Understanding Terms and Differences in Customs and Original Finish Models
Sometimes the terms we use in this hobby are not uniform from site to site or from artist to consumer. So for my site at least, I will attempt to define what I mean by certain terms I may use when describing this hobby.
Artist Resin - These are unique molds created from an artists sculpture and cast in a resinous plastic. They are not mass produced in a factory and the artist still retains ownership rights to the sculpture. Often they are made in very small batches poured individually from one mold. Once that mold breaks down and can produce no more quality models, the run is considered done and if no more molds are made then it is considered a Limited Edition Run.
This resin material is usually a two part mix and different resin types can give you different finish hardness and texture., but in general they are softer and can be damaged more easily than a OF plastic model.
Factory Resin - This is a very heavy polymer sold through Breyer from their Gallery section of fine porcelains and resins.
Cellulose Acetate - This is a non-flammable yet thermoplastic polymer that is used as the basis for many plastics used in molding. It can be heated to a high degree to make it malleable so it can then be forced into a mold through the injection process. Once it has cooled down it becomes quite hard and non-malleable. EX. Breyer and Peter Stone models.
Custom Model - This is the process of creating a totally unique model by repainting and/or re-sculpting either an Artist Resin, OF model, or some sculpture of any material. It is uniquely OOAK or One Of A Kind.
Finish - This one word can lead to more confusion than almost any other in our hobby! It can be used to mean that the work on a model is completed; it can mean the texture or smoothness the surface of a model has; it can mean the type of sealant, varnish or clearcoat that was used as the final layers of a custom paint job. Or it can explain the type of model being described, i.e. Artist Resin, Original Finish Breyer, Hagen-Renaker pottery etc. Usually, at least with most artists in this hobby, it refers to the latter AND the final sealing product used.
In reference to whether it is completed with a soft Matte, more natural appearance, a Pearlescent or semi-glossy almost shiny appearance or a hard, High Gloss, that almost looks like a liquid or like a mirrored appearance. These different looks also imply a texture somewhat, because Matte looks soft but has almost a sandy or rougher feeling. Pearlescent looks almost shiny but softer, almost hazier than glossy and High Gloss looks hard as glass and liquid as water all at the same time.
Mold - This is defined as the method used in creating a model at the factory (Injection Mold) and the shape of the container that creates the model. Molds are made from a sculpture and define what the models shape will be. They can be used several times to produce many uniform figurines. It has nothing to do with color or superficial appearance. Most models come out of the mold, plain white in color. EX. Proud Arabian Mare is a mold.

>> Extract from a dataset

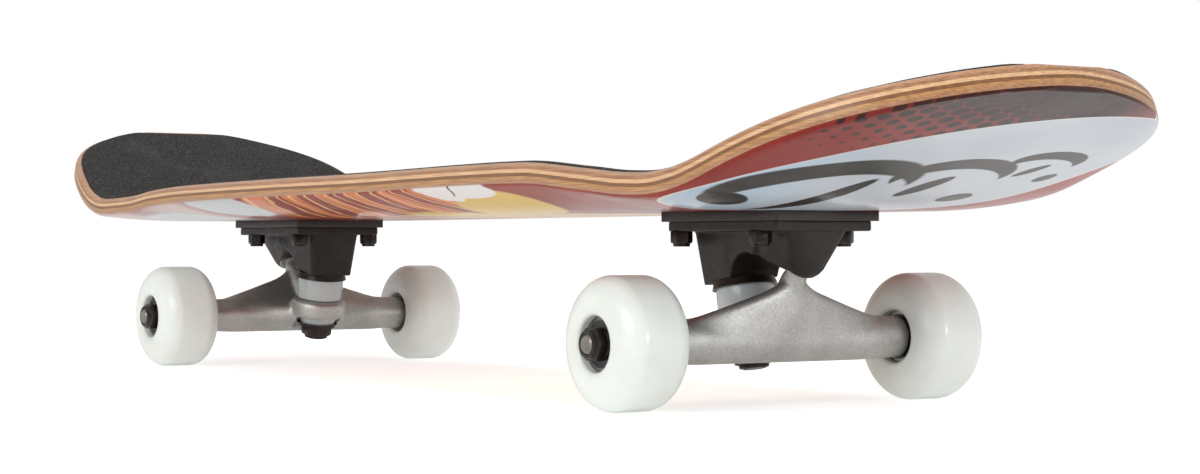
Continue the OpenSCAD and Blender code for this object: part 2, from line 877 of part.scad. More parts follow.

To add some confusion to this, sometimes at the factory, they will create alternate details for a particular mold. Things like manes or tails; ear-sets or even a neck-set can be interchangeable within one mold so that the models produced from that mold may look a bit different from each other but are still considered one mold. EX. Arabian Mare Justadream (head and tail up variation) and Arabian Mare Make A Wish (head down, tail up variation) and Arabian Mare OT Sara Moniet RS (head and tail down variation) are all one mold with three different variations.
Also, sometimes a Master Mold can become damaged at the factory and in repairing it the shape is altered. EX. Sherman Morgan mold. In 1993 the mold was briefly discontinued because of damage to the tail section of the injection mold and was reintroduced in 2000 with a different long flowing tail.
Model - Now take a mold and paint or decoratet the figurine produced from it and all that are painted that same uniform way are known as Models.
Original Finish (OF) - This refers to any model as it comes from the factory. It has not been stripped, prepped, primed or painted in any way since leaving the factory.
Something to keep in mind -
Customized models are not toys, they are pieces of art. As such they should be handled with more care than regular OF models. The finishes we are able to put on these models are different than what they come from the factory with. The positive trade off is we, artists, can put much more detail, color and shading onto the model than they can achieve at the factory. Although I put on several layers of sealant and clearcoats, they should still be handled with loving care. Treat this piece as you would any other work of art, because many, many hours of work, talent and techniques went in to producing this one of a kind piece of art.